If districts are drawn fairly, the emphasis should be on turning out the vote by making voting easier in whatever way is reasonable , not on making voting unnecessary for full representation. Otherwise, the risk is for very ‘unrepresentative’ activists who are a minority in their community to have incentive to suppress the votes of others and essentially be functionally overrepresented. Does that make sense or did I miss the point?
Elaine
As the old saying goes, “if you don’t vote, then don’t bitch.” Could the youngest voters be lazy?
Sarajane Siegfriedt
The author fails to acknowledge the effect that Seattle’s (and Yakima’s) change to District voting for city council has had on representation of minorities in our respective city councils. Three Latinas were elected in Yakima the first time they elected by districts. As of November, Seattle has five of nine Councilmembers of color. Evidently these candidates were not enough to inspire young people and people of color to vote proportionally. Perhaps Sightline is addressing the wrong problem. An in-depth study of voter motivation and participation by age (in particular) is needed, because that is one barrier that cannot be removed. My experience in doorbelling to get out the vote is that college-age young people rarely are living at their parent’s address, so they are not receiving their ballots where they live.

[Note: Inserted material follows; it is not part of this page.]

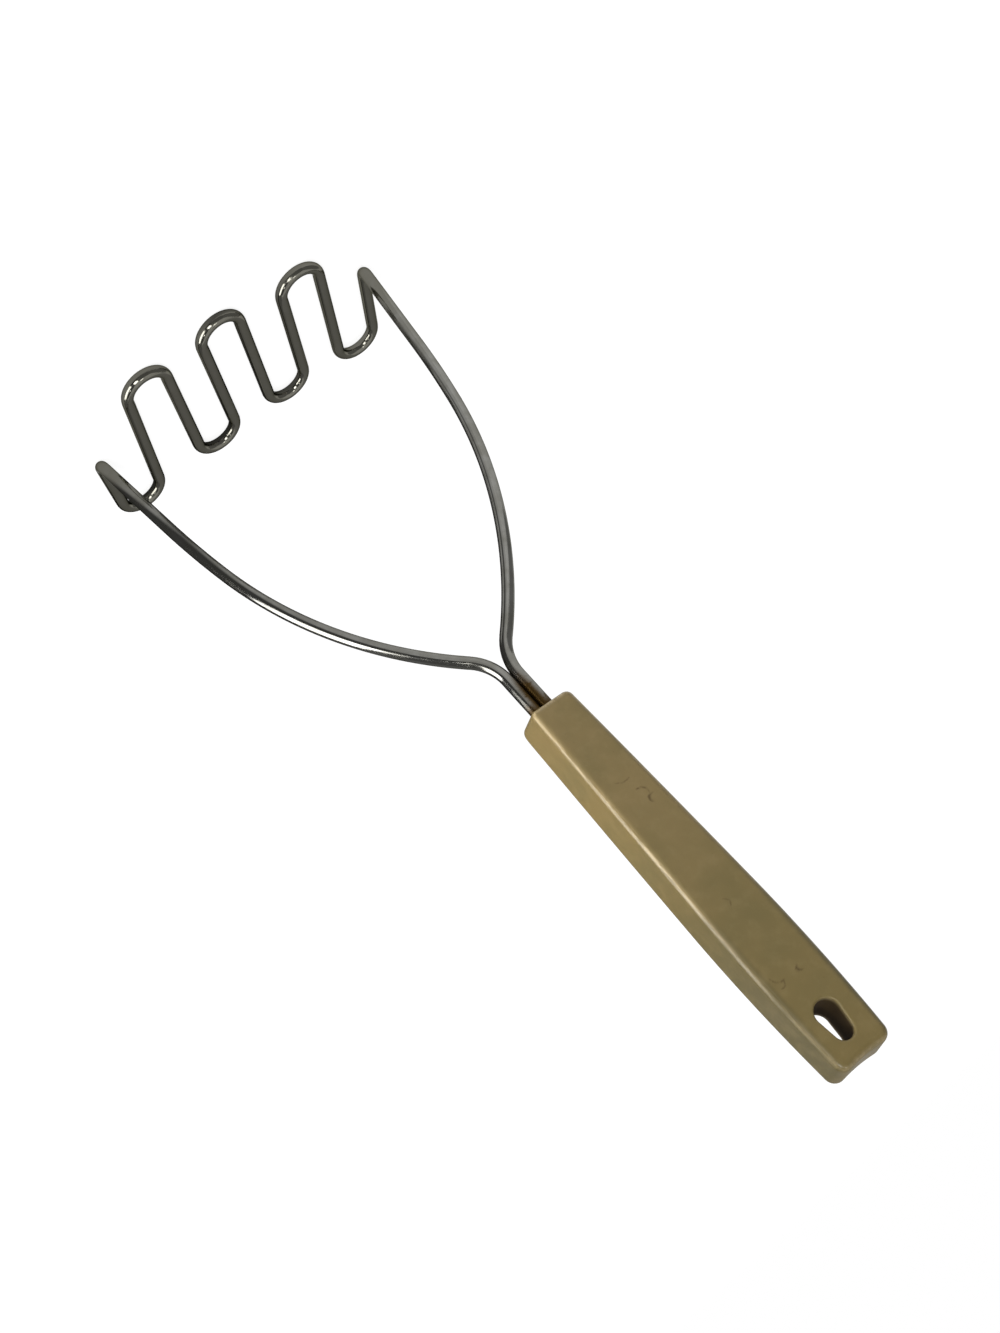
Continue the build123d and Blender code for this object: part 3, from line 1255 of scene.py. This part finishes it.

Many young people do not buy stamps, so ballot drop box locations have been
increased, and their use has increased substantially. The Voting Rights bill in the Legislature is likely to mandate local elections by district, to address local housing segregation, increasing representation by people of color. Another bill would register young people automatically when they get a drivers license, effective when they turn 18.
Bottom line: on the subject of voting, Sightline should use local writers.